L’Institut. Quel souvenir gardez-vous de Pierre Bérégovoy comme Secrétaire Général de l’Elysée ?
Michel Charasse. Avant tout autre parmi son équipe, c’est Pierre Bérégovoy que François Mitterrand a choisi comme Secrétaire Général de l’Elysée. Il y avait naturellement une petite compétition entre deux ou trois individualités, mais le Président a tranché : il a demandé à Pierre Bérégovoy, qui était depuis le 11 mai 1981 à l’antenne Solférino, de se préparer pour cette fonction. Pierre Bérégovoy a donc réglé une partie importante des formalités de la passation des pouvoirs avec le Secrétaire Général de l’Elysée du Président Giscard d’Estaing, M. Philippe Vahl.

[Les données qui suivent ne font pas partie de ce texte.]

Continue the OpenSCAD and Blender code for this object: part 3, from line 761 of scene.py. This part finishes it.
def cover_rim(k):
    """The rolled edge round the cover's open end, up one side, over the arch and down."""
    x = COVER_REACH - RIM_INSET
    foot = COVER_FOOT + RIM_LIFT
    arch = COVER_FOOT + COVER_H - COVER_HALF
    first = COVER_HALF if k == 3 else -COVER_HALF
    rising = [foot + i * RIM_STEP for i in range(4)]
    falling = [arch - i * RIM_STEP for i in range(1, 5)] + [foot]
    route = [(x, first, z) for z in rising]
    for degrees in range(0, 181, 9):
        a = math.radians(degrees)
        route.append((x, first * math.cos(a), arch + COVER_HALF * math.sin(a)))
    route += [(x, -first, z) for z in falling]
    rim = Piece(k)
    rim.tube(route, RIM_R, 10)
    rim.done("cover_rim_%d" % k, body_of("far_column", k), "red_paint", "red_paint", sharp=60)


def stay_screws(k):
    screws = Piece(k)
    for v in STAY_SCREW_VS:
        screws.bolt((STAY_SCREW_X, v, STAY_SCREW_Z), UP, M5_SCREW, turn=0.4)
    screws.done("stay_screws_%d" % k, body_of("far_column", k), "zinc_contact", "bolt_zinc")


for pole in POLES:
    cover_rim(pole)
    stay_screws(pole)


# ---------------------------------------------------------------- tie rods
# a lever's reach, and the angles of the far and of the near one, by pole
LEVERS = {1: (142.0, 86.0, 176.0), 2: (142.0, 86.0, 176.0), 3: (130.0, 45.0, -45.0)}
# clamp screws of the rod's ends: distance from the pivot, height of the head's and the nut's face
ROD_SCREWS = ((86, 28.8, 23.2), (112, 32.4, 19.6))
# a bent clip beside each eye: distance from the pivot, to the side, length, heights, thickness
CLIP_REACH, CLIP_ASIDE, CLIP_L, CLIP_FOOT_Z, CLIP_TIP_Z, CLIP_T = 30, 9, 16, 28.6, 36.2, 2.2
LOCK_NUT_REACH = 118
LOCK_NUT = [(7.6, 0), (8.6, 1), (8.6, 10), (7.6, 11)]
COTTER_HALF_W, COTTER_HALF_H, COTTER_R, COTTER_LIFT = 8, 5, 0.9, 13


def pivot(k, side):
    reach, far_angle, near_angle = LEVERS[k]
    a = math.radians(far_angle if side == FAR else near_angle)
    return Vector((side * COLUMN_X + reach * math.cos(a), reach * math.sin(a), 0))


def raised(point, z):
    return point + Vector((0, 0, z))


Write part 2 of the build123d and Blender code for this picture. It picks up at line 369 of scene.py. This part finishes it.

Pierre Bérégovoy avait sans doute rêvé d’accéder à une fonction aussi importante et prestigieuse mais sûrement sans trop y croire. Et là, brutalement, voilà l’ancien ouvrier, l’ancien résistant, le militant syndicaliste, l’ancien PSU, propulsé au sommet du pouvoir. Il était ravi, comme sur un petit nuage mais il a dû atterrir très vite : situation monétaire et premières décisions à prendre sur le plan national et international obligent.
Quel souvenir gardez-vous de la période pendant laquelle Pierre Bérégovoy était Ministre de l’Economie et des Finances et vous-même Ministre du Budget ?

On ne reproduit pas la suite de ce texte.